* **Excerpt from a dataset**:
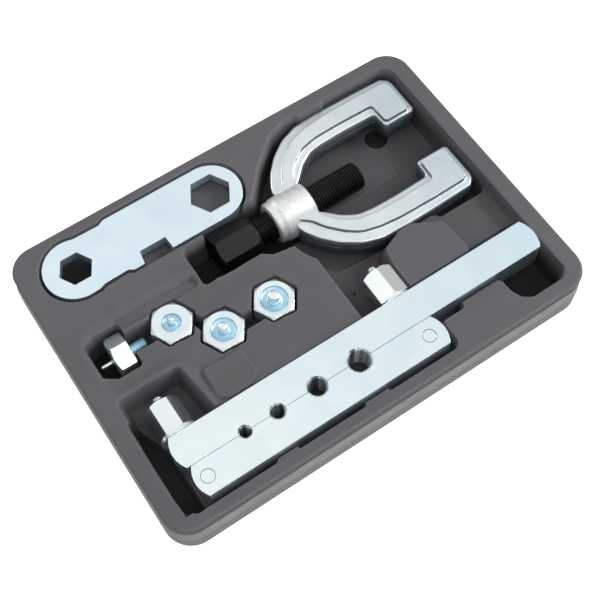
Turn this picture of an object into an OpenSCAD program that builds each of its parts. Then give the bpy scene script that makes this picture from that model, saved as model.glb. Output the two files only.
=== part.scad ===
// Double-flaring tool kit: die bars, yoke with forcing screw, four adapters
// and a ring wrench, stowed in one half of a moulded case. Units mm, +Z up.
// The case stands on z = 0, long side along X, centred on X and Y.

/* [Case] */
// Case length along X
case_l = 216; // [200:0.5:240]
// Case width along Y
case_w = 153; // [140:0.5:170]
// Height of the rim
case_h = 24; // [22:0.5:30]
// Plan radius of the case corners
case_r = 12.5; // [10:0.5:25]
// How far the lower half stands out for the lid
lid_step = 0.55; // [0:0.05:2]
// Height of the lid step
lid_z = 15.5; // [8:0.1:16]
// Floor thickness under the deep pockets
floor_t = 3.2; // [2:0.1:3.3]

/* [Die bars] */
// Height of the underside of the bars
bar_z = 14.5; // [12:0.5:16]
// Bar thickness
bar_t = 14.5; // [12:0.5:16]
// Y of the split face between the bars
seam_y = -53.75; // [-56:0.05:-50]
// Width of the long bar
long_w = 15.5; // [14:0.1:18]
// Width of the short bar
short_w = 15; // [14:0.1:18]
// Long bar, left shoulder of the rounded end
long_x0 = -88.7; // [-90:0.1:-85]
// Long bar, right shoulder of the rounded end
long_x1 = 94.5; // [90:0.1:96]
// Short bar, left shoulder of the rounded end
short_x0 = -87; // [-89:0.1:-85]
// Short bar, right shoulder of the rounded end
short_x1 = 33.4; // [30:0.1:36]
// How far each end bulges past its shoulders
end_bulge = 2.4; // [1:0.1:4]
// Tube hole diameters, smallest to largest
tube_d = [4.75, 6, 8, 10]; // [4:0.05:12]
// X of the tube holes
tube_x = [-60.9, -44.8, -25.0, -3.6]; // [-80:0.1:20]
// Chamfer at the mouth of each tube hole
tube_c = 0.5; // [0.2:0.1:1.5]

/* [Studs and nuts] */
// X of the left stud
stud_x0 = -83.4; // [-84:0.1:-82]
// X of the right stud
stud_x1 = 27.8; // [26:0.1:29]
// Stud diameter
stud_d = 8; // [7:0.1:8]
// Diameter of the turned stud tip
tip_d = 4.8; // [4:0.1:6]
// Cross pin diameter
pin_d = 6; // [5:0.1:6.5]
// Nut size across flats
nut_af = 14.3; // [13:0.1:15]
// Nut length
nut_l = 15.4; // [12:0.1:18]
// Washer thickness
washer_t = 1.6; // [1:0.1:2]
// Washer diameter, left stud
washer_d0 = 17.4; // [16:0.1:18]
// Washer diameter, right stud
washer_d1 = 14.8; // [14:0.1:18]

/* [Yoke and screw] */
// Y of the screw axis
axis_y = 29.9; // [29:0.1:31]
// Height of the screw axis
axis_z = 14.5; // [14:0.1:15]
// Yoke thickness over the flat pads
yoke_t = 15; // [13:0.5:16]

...

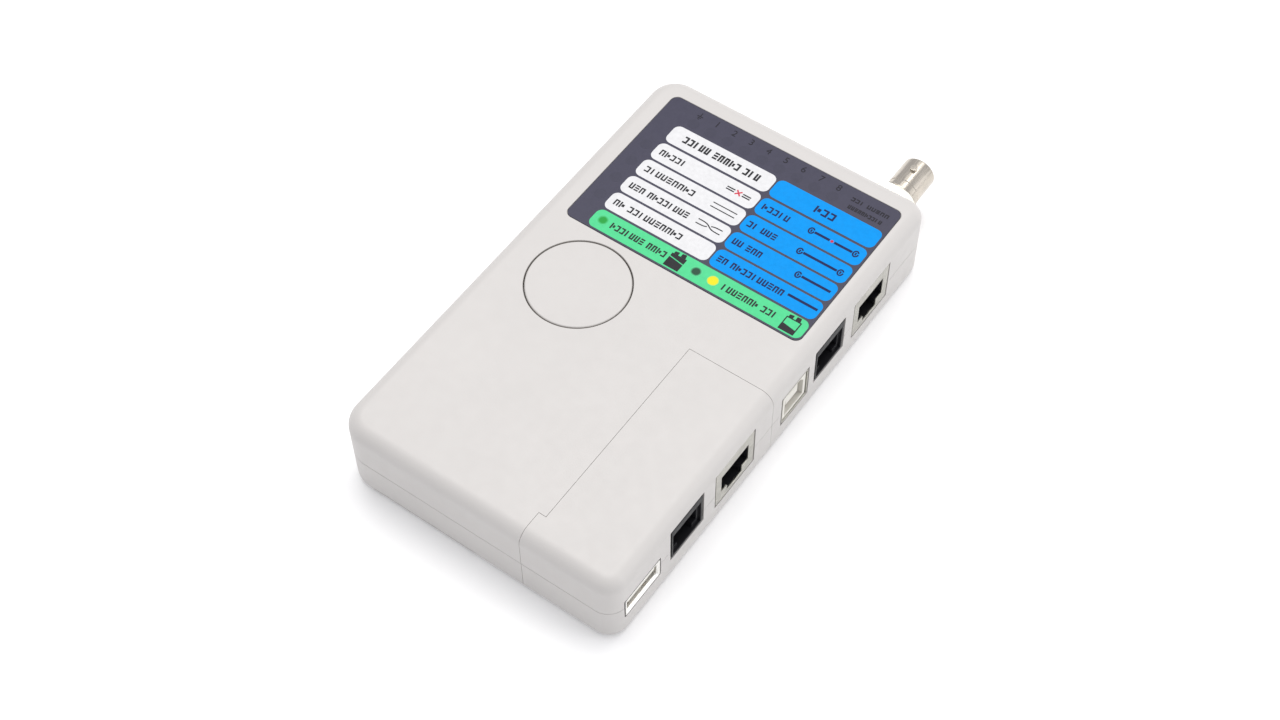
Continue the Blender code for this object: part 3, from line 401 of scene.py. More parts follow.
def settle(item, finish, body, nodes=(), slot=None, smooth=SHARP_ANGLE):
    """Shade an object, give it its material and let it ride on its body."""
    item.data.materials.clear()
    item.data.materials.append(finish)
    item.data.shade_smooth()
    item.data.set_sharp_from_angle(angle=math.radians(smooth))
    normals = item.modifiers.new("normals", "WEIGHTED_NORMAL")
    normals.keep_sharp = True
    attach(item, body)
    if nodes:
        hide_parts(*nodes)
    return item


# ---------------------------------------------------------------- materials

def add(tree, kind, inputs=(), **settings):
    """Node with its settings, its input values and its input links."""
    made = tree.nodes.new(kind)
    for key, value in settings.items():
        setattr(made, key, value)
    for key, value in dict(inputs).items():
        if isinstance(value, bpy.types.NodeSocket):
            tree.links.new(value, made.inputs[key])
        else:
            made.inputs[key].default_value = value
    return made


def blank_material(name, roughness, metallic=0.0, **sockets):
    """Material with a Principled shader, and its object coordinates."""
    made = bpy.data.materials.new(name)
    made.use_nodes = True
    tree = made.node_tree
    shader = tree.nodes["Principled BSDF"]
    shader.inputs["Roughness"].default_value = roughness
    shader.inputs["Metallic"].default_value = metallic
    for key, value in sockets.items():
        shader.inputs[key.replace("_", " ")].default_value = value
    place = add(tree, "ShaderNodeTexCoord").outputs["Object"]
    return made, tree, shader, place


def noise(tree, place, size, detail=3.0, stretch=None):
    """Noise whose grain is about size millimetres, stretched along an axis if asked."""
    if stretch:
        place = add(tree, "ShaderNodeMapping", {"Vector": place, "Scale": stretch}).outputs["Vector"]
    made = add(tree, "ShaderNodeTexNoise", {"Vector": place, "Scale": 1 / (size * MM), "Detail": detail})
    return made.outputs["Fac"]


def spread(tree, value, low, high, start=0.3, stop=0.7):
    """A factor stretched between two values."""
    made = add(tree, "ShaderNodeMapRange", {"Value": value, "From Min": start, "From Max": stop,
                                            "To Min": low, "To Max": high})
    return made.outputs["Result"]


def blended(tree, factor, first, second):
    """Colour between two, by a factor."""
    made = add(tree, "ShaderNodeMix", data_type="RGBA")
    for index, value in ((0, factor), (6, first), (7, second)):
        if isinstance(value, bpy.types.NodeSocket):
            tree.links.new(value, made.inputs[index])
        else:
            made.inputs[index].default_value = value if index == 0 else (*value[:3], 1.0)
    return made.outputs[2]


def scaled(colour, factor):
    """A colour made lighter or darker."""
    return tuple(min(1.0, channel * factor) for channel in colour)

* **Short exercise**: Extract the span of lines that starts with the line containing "Turn this picture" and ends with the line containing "floor_t = 3.2; // [2:0.1:3.3]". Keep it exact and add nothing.

* **Exercise result**:
Turn this picture of an object into an OpenSCAD program that builds each of its parts. Then give the bpy scene script that makes this picture from that model, saved as model.glb. Output the two files only.
=== part.scad ===
// Double-flaring tool kit: die bars, yoke with forcing screw, four adapters
// and a ring wrench, stowed in one half of a moulded case. Units mm, +Z up.
// The case stands on z = 0, long side along X, centred on X and Y.

/* [Case] */
// Case length along X
case_l = 216; // [200:0.5:240]
// Case width along Y
case_w = 153; // [140:0.5:170]
// Height of the rim
case_h = 24; // [22:0.5:30]
// Plan radius of the case corners
case_r = 12.5; // [10:0.5:25]
// How far the lower half stands out for the lid
lid_step = 0.55; // [0:0.05:2]
// Height of the lid step
lid_z = 15.5; // [8:0.1:16]
// Floor thickness under the deep pockets
floor_t = 3.2; // [2:0.1:3.3]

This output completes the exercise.